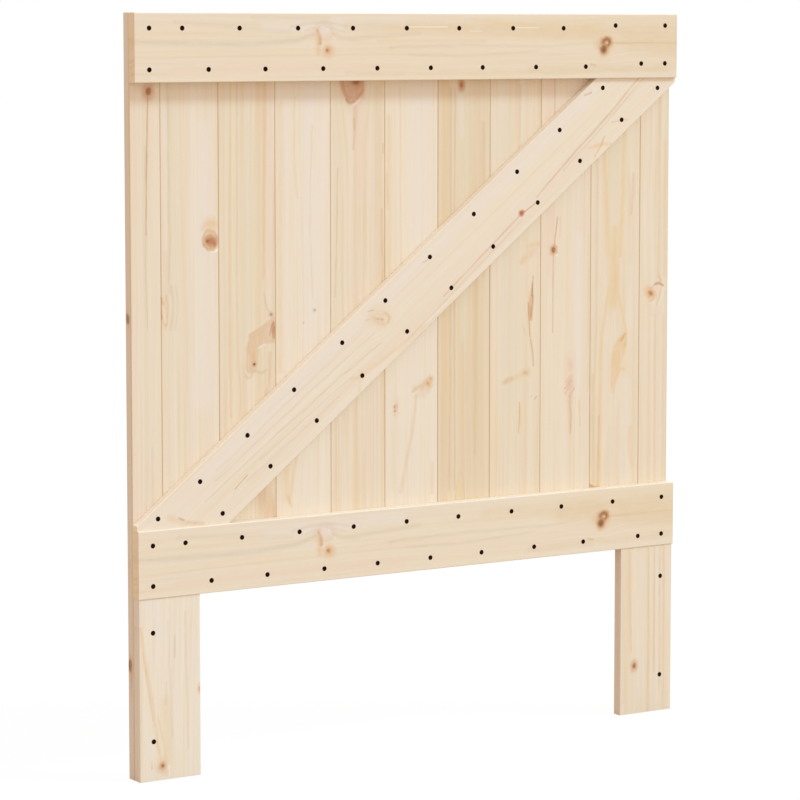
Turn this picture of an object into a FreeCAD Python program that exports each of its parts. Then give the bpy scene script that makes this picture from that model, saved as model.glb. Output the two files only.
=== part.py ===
import FreeCAD, Part
import math
import os

os.makedirs("parts", exist_ok=True)

# A pine headboard: a back layer of upright tongue-and-groove planks, and a front layer of two rails,
# a diagonal brace and two leg boards, screwed on from the front.
# X runs along the width, Y from the front (low) to the back (high), Z up from the floor.
# All lengths are in millimetres.

# Overall sizes
headboard_width = 900
headboard_height = 1050
clear_height = 253.5

# Planed boards of the front layer
board_width = 94
rail_thickness = 18
brace_thickness = 14
leg_board_thickness = 16.5
leg_board_set_in = 0.6
edge_radius = 1.2
# How far the brace's tips, before they are cut flush, would stand past the outer edges
brace_tip_trim = 9

# Planks of the back layer
plank_thickness = 16
plank_cover = 89
first_plank_width = 46
narrowest_plank = 36
plank_arris = 0.7
tongue_length = 7
tongue_thickness = 5
tongue_arris = 0.6
groove_side_clearance = 0.1
groove_end_clearance = 0.6
back_joint_gap = 0.5

# Countersunk wood screws
screw_head_radius = 3.2
screw_shank_radius = 1.5
screw_head_depth = 2.2
screw_point_length = 4
screw_clearance = 0.1
screw_sides = 8
screw_joint_margin = 1.5
rail_screw_length = 30
brace_screw_length = 25
cut_overrun = 1

# Places of the screws, as distances from the edges of the board that they hold
end_screw_inset = 21.8
upper_row_inset = 20.8
lower_row_inset = 17.3
raised_screw_lift = 4
raised_columns = 2
leg_screw_top_inset = 47.5
leg_screw_bottom_inset = 55
brace_row_inset = 17.8
brace_screw_pitch = 95
brace_row_length_share = 0.885
brace_tip_screw_side = 32
brace_tip_screw_rise = 15

# Where the rails' screws stand across each full plank, from its left joint
upper_screw_shares = (0.29, 0.28, 0.31, 0.30, 0.29, 0.275, 0.31, 0.30, 0.34)
lower_screw_shares = (0.74, 0.73, 0.76, 0.745, 0.74, 0.725, 0.76, 0.745, 0.865)

# Planes and places that follow from the sizes
left = -headboard_width / 2
right = headboard_width / 2
front = -(rail_thickness + plank_thickness) / 2
seam = front + rail_thickness
back = seam + plank_thickness
lower_rail_bottom = clear_height
lower_rail_top = lower_rail_bottom + board_width
upper_rail_bottom = headboard_height - board_width
full_planks = int((headboard_width - first_plank_width - narrowest_plank) / plank_cover)
joints = [left + first_plank_width + plank_cover * i for i in range(full_planks + 1)]

# The brace fills the panel between the rails from corner to corner
brace_height = upper_rail_bottom - lower_rail_top
brace_run = headboard_width + 2 * brace_tip_trim
brace_diagonal = math.hypot(brace_run, brace_height)
brace_angle = math.atan2(brace_height, brace_run) + math.asin(board_width / brace_diagonal)
brace_end_width = board_width / math.sin(brace_angle)
brace_length = brace_height / math.sin(brace_angle)
brace_centre_z = (lower_rail_top + upper_rail_bottom) / 2


def vec(x, y, z):
    return FreeCAD.Vector(x, y, z)


def prism(points, depth):
    """A closed outline pushed along a vector."""
    outline = Part.makePolygon(points + points[:1])
    return Part.Face(outline).extrude(depth)


def eased(board, grain):
    """Round the long edges of a board, which lie along its grain."""
    thickness = board.BoundBox.YLength
    radius = min(edge_radius, thickness / 4)
    longest = max(edge.Length for edge in board.Edges)
    long_edges = []
    for edge in board.Edges:
        run = edge.lastVertex().Point - edge.firstVertex().Point
        if edge.Length > longest / 2 and run.cross(grain).Length < run.Length / 1000:
            long_edges.append(edge)
    return board.makeFillet(radius, long_edges)


def screw_rings(head_y, length):
    """Radius and depth of each ring of a screw, from its flat head to its point."""
    tip_y = head_y + length
    return [
        (screw_head_radius, head_y),
        (screw_shank_radius, head_y + screw_head_depth),
        (screw_shank_radius, tip_y - screw_point_length),
        (0, tip_y),
    ]


def hole_rings(head_y, length):
    """Radius and depth of each ring of a screw's hole, which starts in front of the board."""
    head = screw_head_radius + screw_clearance
    shank = screw_shank_radius + screw_clearance
    return [
        (head, head_y - cut_overrun),
        (head, head_y),
        (shank, head_y + screw_head_depth),
        (shank, head_y + length + screw_clearance),
    ]


def turned(rings):
    """A solid of flats round the screw's axis, which lies along Y. The flats touch the true round."""
    half_side = math.pi / screw_sides
    corners = []
    for radius, y in rings:
        reach = radius / math.cos(half_side)
        ring = []
        for i in range(screw_sides):
            angle = half_side * (2 * i + 1)
            ring.append(vec(reach * math.cos(angle), y, reach * math.sin(angle)))
        corners.append(ring)
    outlines = [corners[0]]
    for near, far in zip(corners, corners[1:]):
        for i in range(screw_sides):
            far_points = [far[i]] if far[i] == far[i - 1] else [far[i], far[i - 1]]
            outlines.append([near[i - 1], near[i]] + far_points)
    if rings[-1][0] > 0:
        outlines.append(corners[-1])
    faces = [Part.Face(Part.makePolygon(outline + outline[:1])) for outline in outlines]
    return Part.Solid(Part.Shell(faces))


def placed(shape, places):
    """Copies of one screw or hole at each place across the front."""
    copies = []
    for x, z in places:
        copy = shape.copy()
        copy.translate(vec(x, 0, z))
        copies.append(copy)
    return copies


def rail_screw_places(rail_bottom, lift):
    """Two rows of screws along a rail: one in each full plank, and one near each end."""
    upper_z = rail_bottom + board_width - upper_row_inset
    lower_z = rail_bottom + lower_row_inset
    places = []
    for shares, z in ((upper_screw_shares, upper_z), (lower_screw_shares, lower_z)):
        row = [left + end_screw_inset]
        for i in range(full_planks):
            row.append(joints[i] + plank_cover * shares[i % len(shares)])
        row.append(right - end_screw_inset)
        for i, x in enumerate(row):
            raised = i >= len(row) - raised_columns
            places.append((x, z + lift if raised else z))
    return places


def clear_of_joints(x, z):
    """A screw's place, moved along the brace where it would strike a tongue or its groove."""
    margin = screw_shank_radius + screw_clearance + screw_joint_margin
    reach = tongue_length + groove_end_clearance
    for joint in joints:
        low = joint - margin
        high = joint + reach + margin
        if low < x < high:
            clear_x = low if x - low < high - x else high
            return clear_x, z + (clear_x - x) * math.tan(brace_angle)
    return x, z


def brace_screw_places():
    """Two even rows along the brace, and one more screw in each tip."""
    gaps = int(brace_length * brace_row_length_share / brace_screw_pitch)
    half_row = gaps * brace_screw_pitch / 2
    across = board_width / 2 - brace_row_inset
    places = []
    for side in (1, -1):
        for i in range(gaps + 1):
            along = i * brace_screw_pitch - half_row
            x = along * math.cos(brace_angle) - side * across * math.sin(brace_angle)
            z = brace_centre_z + along * math.sin(brace_angle) + side * across * math.cos(brace_angle)
            places.append((x, z))
    places.append((left + brace_tip_screw_side, lower_rail_top + brace_tip_screw_rise))
    places.append((right - brace_tip_screw_side, upper_rail_bottom - brace_tip_screw_rise))
    return [clear_of_joints(x, z) for x, z in places]


def leg_screw_places(x):
    """Two screws, one above the other, near the outer edge of a leg board."""
    return [(x, clear_height - leg_screw_top_inset), (x, leg_screw_bottom_inset)]


def plank_outline(x0, x1, has_groove, has_tongue):
    """Section of a plank seen from above, with its groove on the left and its tongue on the right."""
    middle = (seam + back) / 2
    tongue_low = middle - tongue_thickness / 2
    tongue_high = middle + tongue_thickness / 2
    groove_low = tongue_low - groove_side_clearance
    groove_high = tongue_high + groove_side_clearance
    groove_end = x0 + tongue_length + groove_end_clearance
    tongue_end = x1 + tongue_length
    points = [vec(x0, seam + plank_arris, 0), vec(x0 + plank_arris, seam, 0)]
    points += [vec(x1 - plank_arris, seam, 0), vec(x1, seam + plank_arris, 0)]
    if has_tongue:
        points += [vec(x1, tongue_low, 0), vec(tongue_end - tongue_arris, tongue_low, 0)]
        points += [vec(tongue_end, tongue_low + tongue_arris, 0)]
        points += [vec(tongue_end, tongue_high - tongue_arris, 0)]
        points += [vec(tongue_end - tongue_arris, tongue_high, 0)]
        points += [vec(x1 - back_joint_gap, tongue_high, 0), vec(x1 - back_joint_gap, back, 0)]
    else:
        points += [vec(x1, back - plank_arris, 0), vec(x1 - plank_arris, back, 0)]
    if has_groove:
        points += [vec(x0, back, 0), vec(x0, groove_high, 0), vec(groove_end, groove_high, 0)]
        points += [vec(groove_end, groove_low, 0), vec(x0, groove_low, 0)]
    else:
        points += [vec(x0 + plank_arris, back, 0), vec(x0, back - plank_arris, 0)]
    return points


def drilled(board, holes):
    """A board with the holes of the screws that reach it."""
    near = [hole for hole in holes if hole.BoundBox.intersect(board.BoundBox)]
    return board.cut(near) if near else board


def save(name, shape):
    shape.exportStep("parts/" + name + ".step")
    print(name, len(shape.Solids), "solids,", round(shape.Volume / 1000, 1), "cm3", shape.isValid())


# Screws and their holes
screw_groups = {
    "top_rail_screws": (front, rail_screw_length, rail_screw_places(upper_rail_bottom, raised_screw_lift)),
    "bottom_rail_screws": (front, rail_screw_length, rail_screw_places(lower_rail_bottom, 0)),
    "brace_screws": (seam - brace_thickness, brace_screw_length, brace_screw_places()),
    "left_leg_screws": (
        seam - leg_board_thickness, rail_screw_length, leg_screw_places(left + end_screw_inset)),
    "right_leg_screws": (
        seam - leg_board_thickness, rail_screw_length, leg_screw_places(right - end_screw_inset)),
}
holes = []
for name, (head_y, length, places) in screw_groups.items():
    screw = turned(screw_rings(head_y, length))
    hole = turned(hole_rings(head_y, length))
    holes += placed(hole, places)
    save(name, Part.makeCompound(placed(screw, places)))

# Back layer: the two outer planks run down to the floor and back the legs
for i in range(full_planks + 2):
    is_first = i == 0
    is_last = i == full_planks + 1
    x0 = left if is_first else joints[i - 1]
    x1 = right if is_last else joints[i]
    z0 = 0 if is_first or is_last else clear_height
    section = plank_outline(x0, x1, not is_first, not is_last)
    plank = prism(section, vec(0, 0, headboard_height - z0))
    plank.translate(vec(0, 0, z0))
    save("plank_%02d" % (i + 1), drilled(plank, holes))

# Front layer: rails across the full width
for name, z0 in (("top_rail", upper_rail_bottom), ("bottom_rail", lower_rail_bottom)):
    rail = Part.makeBox(headboard_width, rail_thickness, board_width, vec(left, front, z0))
    save(name, drilled(eased(rail, vec(1, 0, 0)), holes))

# Front layer: the brace, its ends cut level to meet the rails and flush with the outer edges
tip_height = brace_tip_trim * math.tan(brace_angle)
brace_front = seam - brace_thickness
brace_points = [
    vec(left, brace_front, lower_rail_top),
    vec(left - brace_tip_trim + brace_end_width, brace_front, lower_rail_top),
    vec(right, brace_front, upper_rail_bottom - tip_height),
    vec(right, brace_front, upper_rail_bottom),
    vec(right + brace_tip_trim - brace_end_width, brace_front, upper_rail_bottom),
    vec(left, brace_front, lower_rail_top + tip_height),
]
brace = prism(brace_points, vec(0, brace_thickness, 0))
brace_grain = vec(math.cos(brace_angle), 0, math.sin(brace_angle))
save("diagonal_brace", drilled(eased(brace, brace_grain), holes))

# Front layer: the leg boards, from the floor to the underside of the lower rail
for name, x0 in (("left_leg_board", left + leg_board_set_in),
                 ("right_leg_board", right - leg_board_set_in - board_width)):
    corner = vec(x0, seam - leg_board_thickness, 0)
    leg = Part.makeBox(board_width, leg_board_thickness, clear_height, corner)
    save(name, drilled(eased(leg, vec(0, 0, 1)), holes))
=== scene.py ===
"""A pine headboard of upright planks, two rails, a brace, two leg boards and black screws.

Marks on a board are in millimetres from its own corner: across the grain, then along it.
Everything else is in metres, in the frame's own axes.
"""

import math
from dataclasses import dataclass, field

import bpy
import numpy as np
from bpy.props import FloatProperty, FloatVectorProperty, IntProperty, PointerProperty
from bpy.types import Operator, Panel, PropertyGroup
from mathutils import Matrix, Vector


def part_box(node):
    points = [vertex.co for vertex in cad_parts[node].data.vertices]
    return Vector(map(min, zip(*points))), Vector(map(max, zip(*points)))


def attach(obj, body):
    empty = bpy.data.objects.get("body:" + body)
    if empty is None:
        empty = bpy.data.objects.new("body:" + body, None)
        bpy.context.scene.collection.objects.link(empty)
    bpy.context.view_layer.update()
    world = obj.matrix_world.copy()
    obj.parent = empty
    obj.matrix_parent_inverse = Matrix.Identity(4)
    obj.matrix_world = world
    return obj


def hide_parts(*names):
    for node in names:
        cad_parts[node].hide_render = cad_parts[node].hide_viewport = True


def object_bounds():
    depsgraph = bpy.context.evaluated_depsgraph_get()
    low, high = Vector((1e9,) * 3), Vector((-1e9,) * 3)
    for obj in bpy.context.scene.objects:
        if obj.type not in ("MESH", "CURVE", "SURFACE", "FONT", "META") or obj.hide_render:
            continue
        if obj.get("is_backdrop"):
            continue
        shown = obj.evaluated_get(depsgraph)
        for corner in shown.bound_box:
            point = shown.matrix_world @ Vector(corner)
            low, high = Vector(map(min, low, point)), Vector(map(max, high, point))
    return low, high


bl_info = {
    "name": "Pine Headboard",
    "version": (1, 0, 0),
    "blender": (4, 5, 0),
    "location": "3D View > Sidebar > Headboard",
    "description": "Finishes a planked pine headboard with grain, knots, screws and a pale studio",
    "category": "Object",
}

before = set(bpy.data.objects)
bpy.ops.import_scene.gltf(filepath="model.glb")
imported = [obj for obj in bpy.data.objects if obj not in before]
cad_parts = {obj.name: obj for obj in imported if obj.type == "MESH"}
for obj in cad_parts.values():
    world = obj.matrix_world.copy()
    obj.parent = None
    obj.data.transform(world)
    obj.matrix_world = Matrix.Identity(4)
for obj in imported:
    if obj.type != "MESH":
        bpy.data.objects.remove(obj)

BODY = "root"
MM = 0.001


def paint(red, green, blue):
    """A colour given in the usual 0 to 255 values, as linear light."""
    shares = np.array([red, green, blue]) / 255
    low = shares / 12.92
    high = ((shares + 0.055) / 1.055) ** 2.4
    return tuple(float(v) for v in np.where(shares <= 0.04045, low, high))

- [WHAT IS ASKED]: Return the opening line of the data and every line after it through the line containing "cut_overrun = 1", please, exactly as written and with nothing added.

- [WRITTEN ANSWER]:
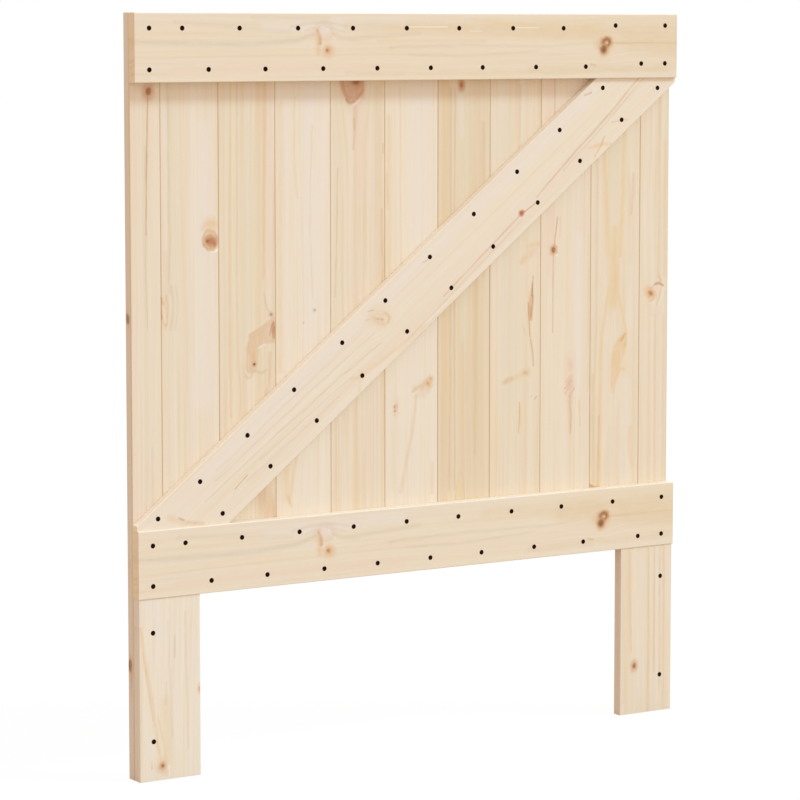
Turn this picture of an object into a FreeCAD Python program that exports each of its parts. Then give the bpy scene script that makes this picture from that model, saved as model.glb. Output the two files only.
=== part.py ===
import FreeCAD, Part
import math
import os

os.makedirs("parts", exist_ok=True)

# A pine headboard: a back layer of upright tongue-and-groove planks, and a front layer of two rails,
# a diagonal brace and two leg boards, screwed on from the front.
# X runs along the width, Y from the front (low) to the back (high), Z up from the floor.
# All lengths are in millimetres.

# Overall sizes
headboard_width = 900
headboard_height = 1050
clear_height = 253.5

# Planed boards of the front layer
board_width = 94
rail_thickness = 18
brace_thickness = 14
leg_board_thickness = 16.5
leg_board_set_in = 0.6
edge_radius = 1.2
# How far the brace's tips, before they are cut flush, would stand past the outer edges
brace_tip_trim = 9

# Planks of the back layer
plank_thickness = 16
plank_cover = 89
first_plank_width = 46
narrowest_plank = 36
plank_arris = 0.7
tongue_length = 7
tongue_thickness = 5
tongue_arris = 0.6
groove_side_clearance = 0.1
groove_end_clearance = 0.6
back_joint_gap = 0.5

# Countersunk wood screws
screw_head_radius = 3.2
screw_shank_radius = 1.5
screw_head_depth = 2.2
screw_point_length = 4
screw_clearance = 0.1
screw_sides = 8
screw_joint_margin = 1.5
rail_screw_length = 30
brace_screw_length = 25
cut_overrun = 1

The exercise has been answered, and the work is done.